TASK REQUIREMENTS ::
Print the listing below from its opening line through the line holding "STEPS_PER_TURN = 10", both ends included.

DATA LINES ::

::::::::

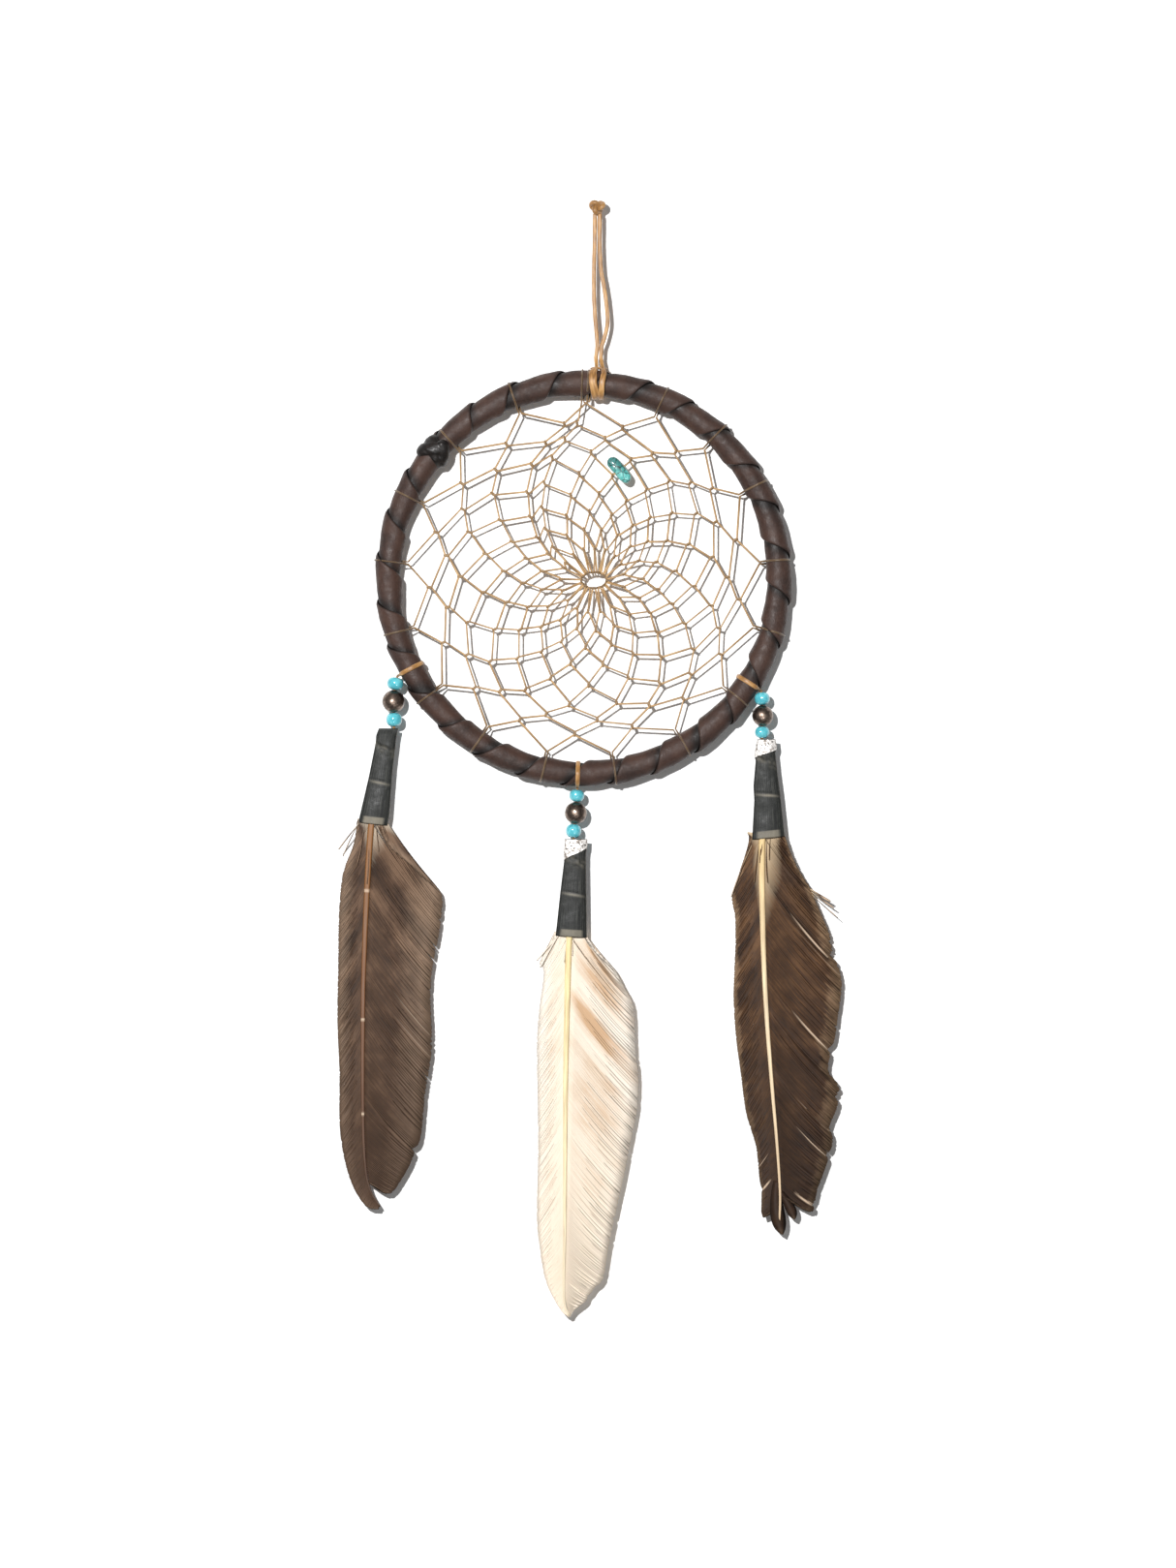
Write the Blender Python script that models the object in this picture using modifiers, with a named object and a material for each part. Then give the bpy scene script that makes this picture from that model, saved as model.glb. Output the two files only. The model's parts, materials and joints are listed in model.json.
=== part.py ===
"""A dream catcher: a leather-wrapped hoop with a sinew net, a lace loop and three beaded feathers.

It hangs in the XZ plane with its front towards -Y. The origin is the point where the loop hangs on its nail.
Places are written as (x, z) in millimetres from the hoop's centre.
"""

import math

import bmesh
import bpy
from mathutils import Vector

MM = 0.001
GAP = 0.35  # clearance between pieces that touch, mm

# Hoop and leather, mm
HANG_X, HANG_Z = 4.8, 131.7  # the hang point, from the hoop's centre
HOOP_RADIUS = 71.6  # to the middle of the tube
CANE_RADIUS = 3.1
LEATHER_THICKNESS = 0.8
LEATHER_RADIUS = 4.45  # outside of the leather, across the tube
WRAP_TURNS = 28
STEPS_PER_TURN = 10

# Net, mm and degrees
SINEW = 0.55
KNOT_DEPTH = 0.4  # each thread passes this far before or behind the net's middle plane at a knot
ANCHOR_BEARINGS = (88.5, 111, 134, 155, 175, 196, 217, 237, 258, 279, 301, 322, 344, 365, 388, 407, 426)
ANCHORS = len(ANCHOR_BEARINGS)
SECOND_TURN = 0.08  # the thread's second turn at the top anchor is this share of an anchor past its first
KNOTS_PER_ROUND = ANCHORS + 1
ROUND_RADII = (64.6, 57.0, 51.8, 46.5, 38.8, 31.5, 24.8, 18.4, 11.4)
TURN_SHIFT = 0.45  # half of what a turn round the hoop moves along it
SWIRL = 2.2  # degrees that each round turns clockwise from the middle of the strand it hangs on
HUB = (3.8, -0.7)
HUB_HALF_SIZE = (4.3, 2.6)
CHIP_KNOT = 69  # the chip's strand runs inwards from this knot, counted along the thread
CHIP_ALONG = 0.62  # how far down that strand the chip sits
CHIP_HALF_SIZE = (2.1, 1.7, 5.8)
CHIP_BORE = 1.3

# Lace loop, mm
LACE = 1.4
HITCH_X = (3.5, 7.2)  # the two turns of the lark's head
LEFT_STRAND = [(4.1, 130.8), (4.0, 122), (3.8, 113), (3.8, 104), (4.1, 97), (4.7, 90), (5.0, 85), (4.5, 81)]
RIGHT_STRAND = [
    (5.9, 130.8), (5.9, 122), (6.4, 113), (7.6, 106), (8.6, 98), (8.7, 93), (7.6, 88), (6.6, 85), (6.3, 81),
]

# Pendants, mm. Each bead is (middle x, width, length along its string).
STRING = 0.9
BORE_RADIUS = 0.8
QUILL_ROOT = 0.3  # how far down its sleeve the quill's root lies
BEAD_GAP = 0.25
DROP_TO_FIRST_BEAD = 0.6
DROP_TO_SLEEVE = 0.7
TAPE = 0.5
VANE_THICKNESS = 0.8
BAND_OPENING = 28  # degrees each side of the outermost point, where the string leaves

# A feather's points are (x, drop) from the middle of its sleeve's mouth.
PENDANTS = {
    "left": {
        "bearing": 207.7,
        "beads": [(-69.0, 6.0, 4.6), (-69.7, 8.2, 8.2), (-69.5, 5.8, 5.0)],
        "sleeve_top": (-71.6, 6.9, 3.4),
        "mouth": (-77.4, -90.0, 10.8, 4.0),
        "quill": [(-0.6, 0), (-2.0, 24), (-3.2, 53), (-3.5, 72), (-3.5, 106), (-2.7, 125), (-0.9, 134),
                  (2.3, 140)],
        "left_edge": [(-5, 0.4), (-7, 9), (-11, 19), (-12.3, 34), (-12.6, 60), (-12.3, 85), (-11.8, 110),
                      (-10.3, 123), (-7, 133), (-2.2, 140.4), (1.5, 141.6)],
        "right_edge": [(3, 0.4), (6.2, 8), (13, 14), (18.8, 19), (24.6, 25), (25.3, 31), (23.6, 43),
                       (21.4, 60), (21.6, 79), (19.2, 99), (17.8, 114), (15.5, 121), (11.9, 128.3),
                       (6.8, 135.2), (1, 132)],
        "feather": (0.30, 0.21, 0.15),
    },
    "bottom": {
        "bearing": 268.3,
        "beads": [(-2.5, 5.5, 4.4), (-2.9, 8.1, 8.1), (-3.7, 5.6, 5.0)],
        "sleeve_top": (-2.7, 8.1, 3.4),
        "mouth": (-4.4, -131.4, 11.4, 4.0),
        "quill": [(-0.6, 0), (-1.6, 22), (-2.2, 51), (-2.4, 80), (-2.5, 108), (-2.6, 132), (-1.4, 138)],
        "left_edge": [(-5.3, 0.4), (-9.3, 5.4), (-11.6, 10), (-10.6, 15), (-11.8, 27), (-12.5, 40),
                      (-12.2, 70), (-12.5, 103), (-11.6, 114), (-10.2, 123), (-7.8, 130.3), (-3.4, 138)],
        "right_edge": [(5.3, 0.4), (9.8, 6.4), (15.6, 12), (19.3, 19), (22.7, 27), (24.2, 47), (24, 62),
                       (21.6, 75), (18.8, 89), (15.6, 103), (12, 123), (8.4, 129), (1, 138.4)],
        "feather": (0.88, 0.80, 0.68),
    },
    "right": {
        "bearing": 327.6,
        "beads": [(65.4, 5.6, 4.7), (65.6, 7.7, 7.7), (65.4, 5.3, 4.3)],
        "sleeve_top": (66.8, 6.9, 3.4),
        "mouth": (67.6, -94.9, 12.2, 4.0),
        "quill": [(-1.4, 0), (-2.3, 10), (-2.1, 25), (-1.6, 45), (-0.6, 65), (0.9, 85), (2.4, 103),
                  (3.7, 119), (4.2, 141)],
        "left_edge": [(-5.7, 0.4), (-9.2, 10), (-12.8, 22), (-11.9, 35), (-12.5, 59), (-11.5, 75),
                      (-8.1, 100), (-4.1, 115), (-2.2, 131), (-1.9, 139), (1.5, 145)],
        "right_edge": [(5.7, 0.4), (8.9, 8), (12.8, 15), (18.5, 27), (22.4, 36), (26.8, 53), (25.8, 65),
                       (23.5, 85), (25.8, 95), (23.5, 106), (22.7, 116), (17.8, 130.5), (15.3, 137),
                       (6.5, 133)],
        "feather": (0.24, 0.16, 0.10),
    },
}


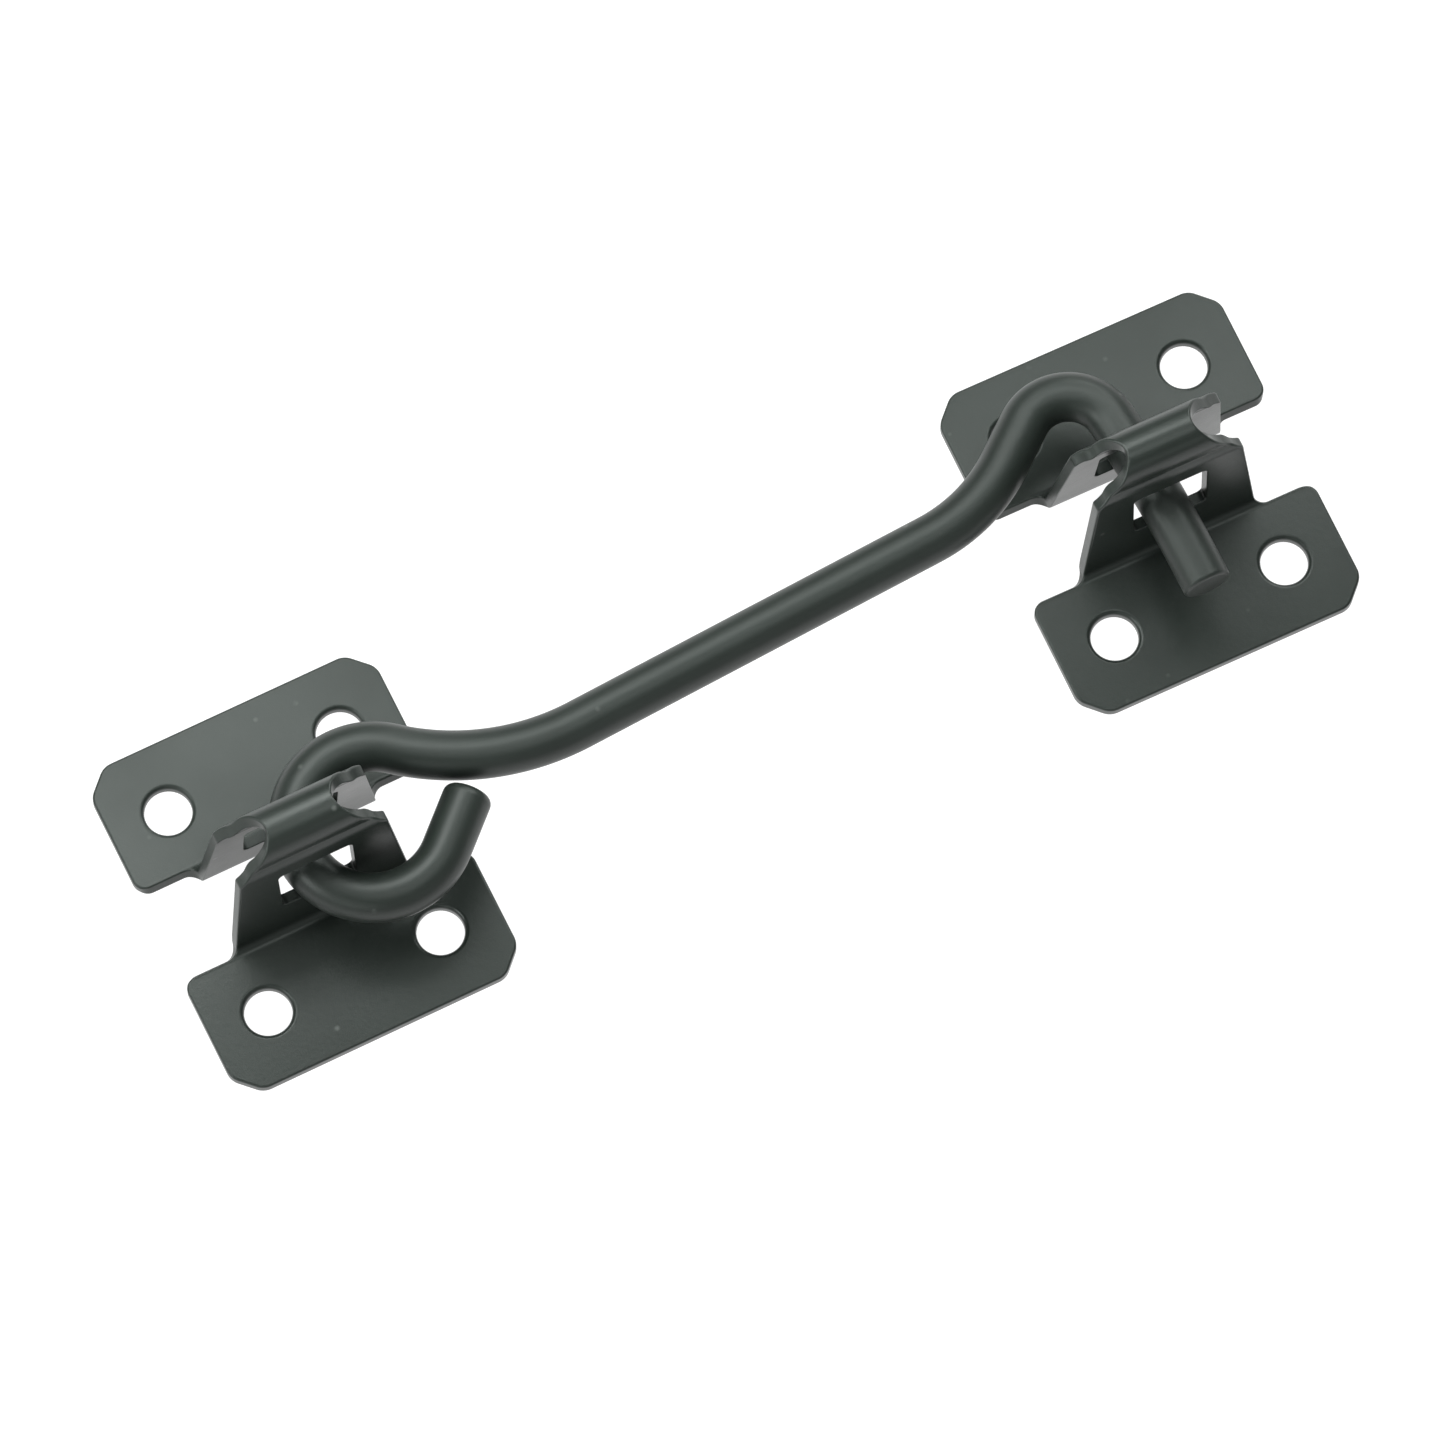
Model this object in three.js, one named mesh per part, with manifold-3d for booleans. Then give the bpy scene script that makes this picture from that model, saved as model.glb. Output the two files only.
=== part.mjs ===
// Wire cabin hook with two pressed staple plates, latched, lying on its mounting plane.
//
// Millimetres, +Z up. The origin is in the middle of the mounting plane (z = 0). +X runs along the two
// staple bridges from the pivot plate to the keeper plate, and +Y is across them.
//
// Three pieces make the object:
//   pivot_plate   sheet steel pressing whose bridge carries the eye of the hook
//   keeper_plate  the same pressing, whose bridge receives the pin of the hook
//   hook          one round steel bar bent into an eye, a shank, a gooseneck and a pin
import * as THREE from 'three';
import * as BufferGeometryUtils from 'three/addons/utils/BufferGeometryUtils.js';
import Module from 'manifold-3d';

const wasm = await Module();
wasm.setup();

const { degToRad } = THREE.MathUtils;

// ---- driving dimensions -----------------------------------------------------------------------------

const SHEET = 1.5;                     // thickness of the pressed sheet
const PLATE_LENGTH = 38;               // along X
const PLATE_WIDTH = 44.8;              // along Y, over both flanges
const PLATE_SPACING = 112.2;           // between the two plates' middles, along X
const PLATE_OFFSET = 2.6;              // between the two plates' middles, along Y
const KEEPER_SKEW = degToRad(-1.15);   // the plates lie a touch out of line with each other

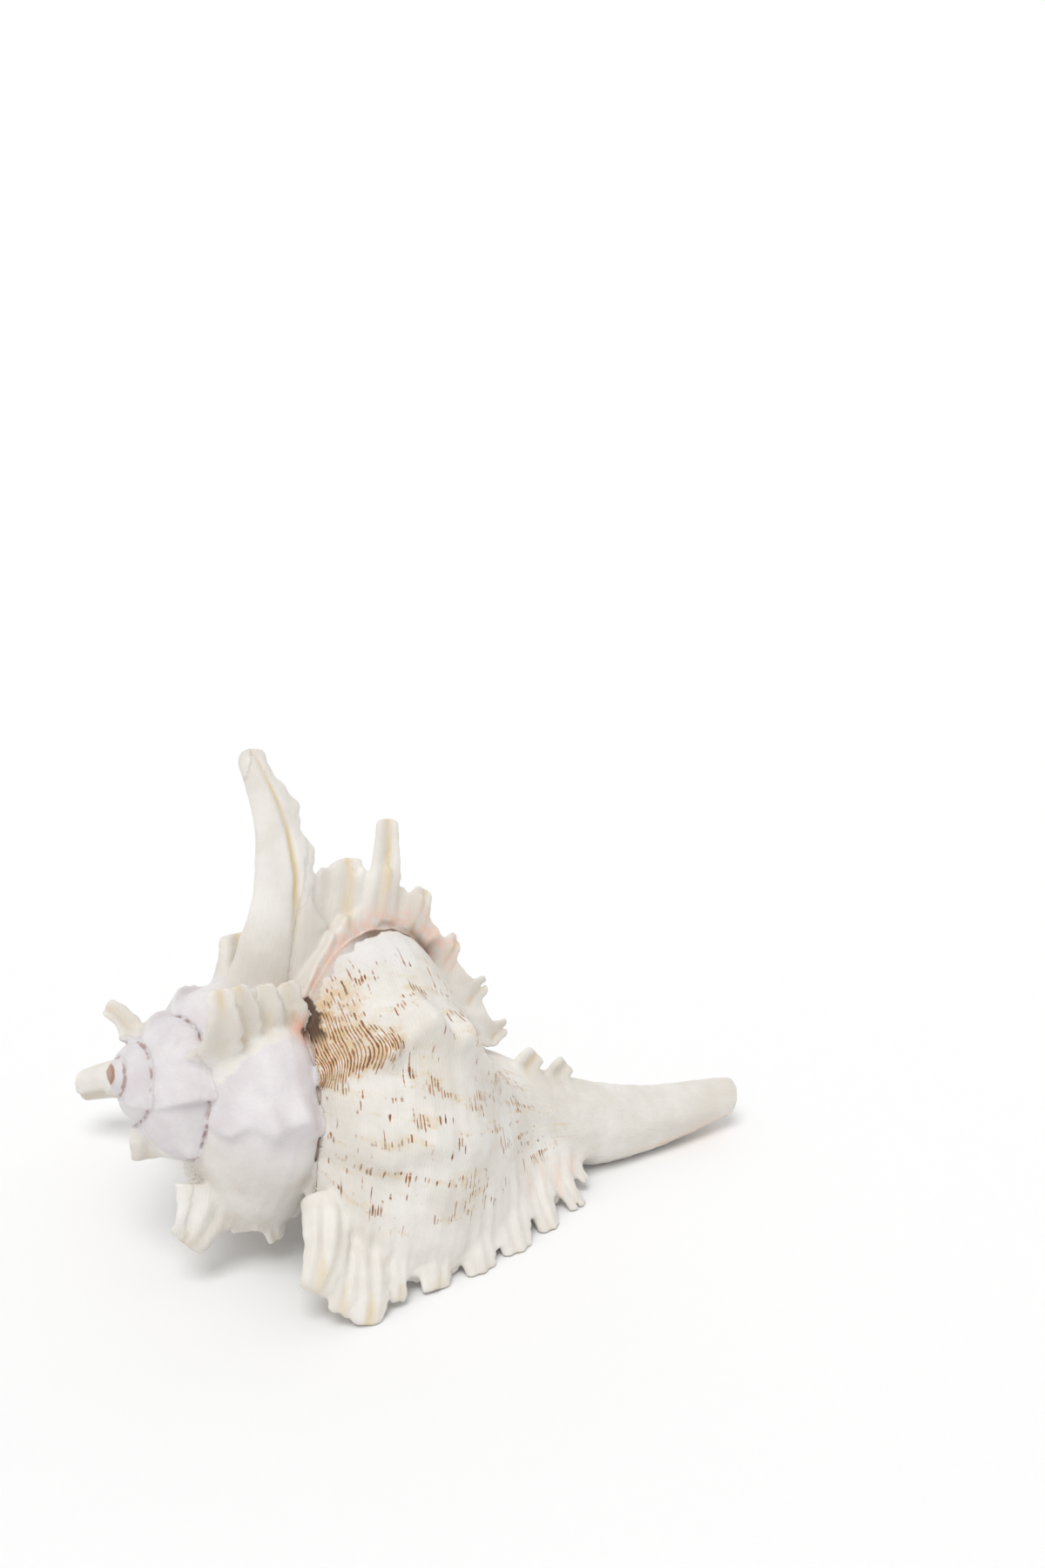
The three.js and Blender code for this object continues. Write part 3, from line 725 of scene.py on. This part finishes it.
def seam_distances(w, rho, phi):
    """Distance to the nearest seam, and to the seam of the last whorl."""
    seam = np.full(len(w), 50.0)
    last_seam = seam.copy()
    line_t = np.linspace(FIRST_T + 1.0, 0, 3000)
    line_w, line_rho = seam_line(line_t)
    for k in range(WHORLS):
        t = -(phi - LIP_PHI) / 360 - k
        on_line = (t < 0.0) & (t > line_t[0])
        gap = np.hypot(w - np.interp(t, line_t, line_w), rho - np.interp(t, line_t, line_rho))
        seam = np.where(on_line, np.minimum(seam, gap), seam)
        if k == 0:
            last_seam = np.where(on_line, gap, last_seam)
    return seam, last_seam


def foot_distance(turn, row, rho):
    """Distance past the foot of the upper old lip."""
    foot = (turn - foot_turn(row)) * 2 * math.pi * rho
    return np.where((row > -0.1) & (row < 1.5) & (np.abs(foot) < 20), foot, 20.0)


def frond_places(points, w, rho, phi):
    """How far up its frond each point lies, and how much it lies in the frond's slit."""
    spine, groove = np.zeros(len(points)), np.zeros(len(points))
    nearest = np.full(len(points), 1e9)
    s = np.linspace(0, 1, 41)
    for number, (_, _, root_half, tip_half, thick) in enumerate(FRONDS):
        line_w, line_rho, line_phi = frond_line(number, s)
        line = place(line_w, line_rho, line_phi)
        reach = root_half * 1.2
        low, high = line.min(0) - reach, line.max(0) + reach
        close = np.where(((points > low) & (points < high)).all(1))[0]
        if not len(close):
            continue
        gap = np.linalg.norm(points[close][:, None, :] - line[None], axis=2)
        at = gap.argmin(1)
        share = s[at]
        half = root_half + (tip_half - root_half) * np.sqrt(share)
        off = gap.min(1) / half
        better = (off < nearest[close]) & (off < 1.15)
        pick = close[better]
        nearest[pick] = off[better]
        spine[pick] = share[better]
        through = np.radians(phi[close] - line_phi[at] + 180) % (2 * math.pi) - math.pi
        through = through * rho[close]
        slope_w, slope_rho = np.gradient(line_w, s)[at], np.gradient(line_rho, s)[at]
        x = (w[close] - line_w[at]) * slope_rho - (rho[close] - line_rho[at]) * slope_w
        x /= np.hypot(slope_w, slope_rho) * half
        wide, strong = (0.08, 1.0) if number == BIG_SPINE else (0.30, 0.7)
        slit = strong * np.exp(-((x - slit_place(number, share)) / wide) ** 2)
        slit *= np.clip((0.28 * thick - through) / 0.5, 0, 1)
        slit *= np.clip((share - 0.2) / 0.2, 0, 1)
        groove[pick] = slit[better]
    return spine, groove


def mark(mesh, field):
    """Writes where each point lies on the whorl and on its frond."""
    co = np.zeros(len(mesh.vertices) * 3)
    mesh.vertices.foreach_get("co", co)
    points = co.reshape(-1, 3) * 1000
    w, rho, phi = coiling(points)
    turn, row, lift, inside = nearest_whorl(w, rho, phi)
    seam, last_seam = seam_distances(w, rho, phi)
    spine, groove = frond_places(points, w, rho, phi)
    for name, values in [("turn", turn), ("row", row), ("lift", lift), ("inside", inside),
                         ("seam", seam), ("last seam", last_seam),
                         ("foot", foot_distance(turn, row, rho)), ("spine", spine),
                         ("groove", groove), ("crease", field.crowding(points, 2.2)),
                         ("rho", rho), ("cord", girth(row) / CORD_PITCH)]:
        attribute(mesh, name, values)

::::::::

ANSWER FOR THE TASK ::
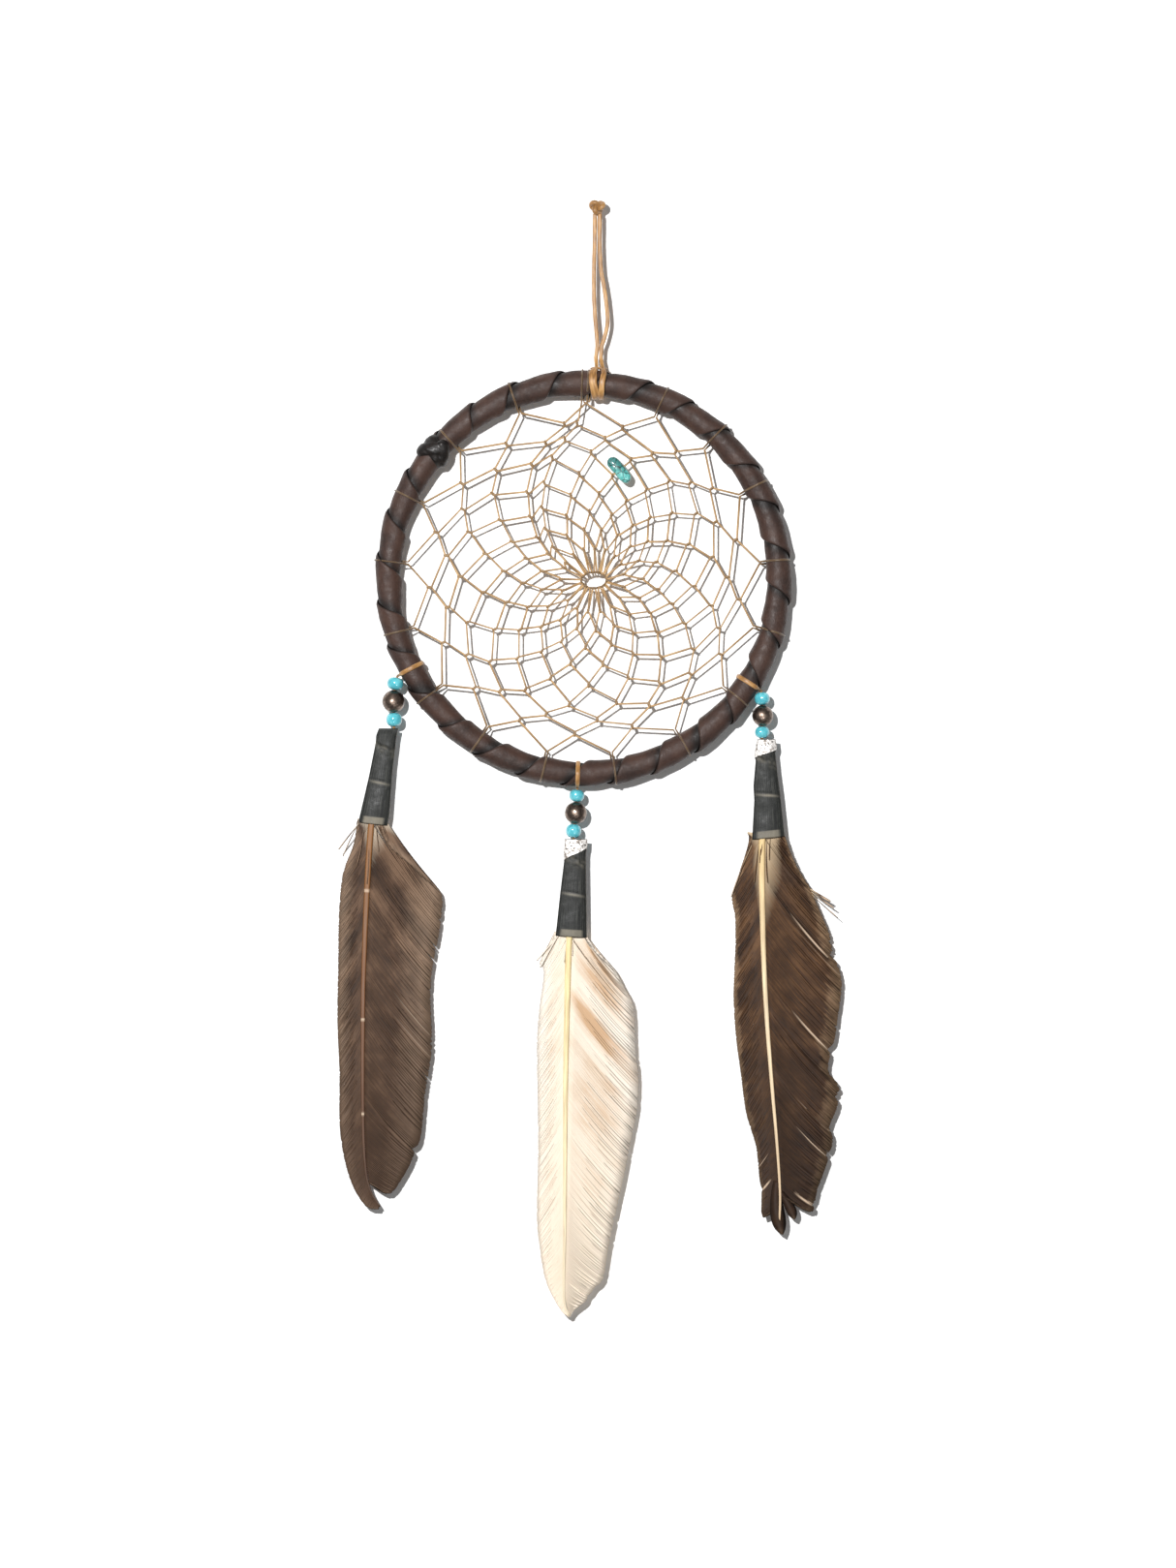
Write the Blender Python script that models the object in this picture using modifiers, with a named object and a material for each part. Then give the bpy scene script that makes this picture from that model, saved as model.glb. Output the two files only. The model's parts, materials and joints are listed in model.json.
=== part.py ===
"""A dream catcher: a leather-wrapped hoop with a sinew net, a lace loop and three beaded feathers.

It hangs in the XZ plane with its front towards -Y. The origin is the point where the loop hangs on its nail.
Places are written as (x, z) in millimetres from the hoop's centre.
"""

import math

import bmesh
import bpy
from mathutils import Vector

MM = 0.001
GAP = 0.35  # clearance between pieces that touch, mm

# Hoop and leather, mm
HANG_X, HANG_Z = 4.8, 131.7  # the hang point, from the hoop's centre
HOOP_RADIUS = 71.6  # to the middle of the tube
CANE_RADIUS = 3.1
LEATHER_THICKNESS = 0.8
LEATHER_RADIUS = 4.45  # outside of the leather, across the tube
WRAP_TURNS = 28
STEPS_PER_TURN = 10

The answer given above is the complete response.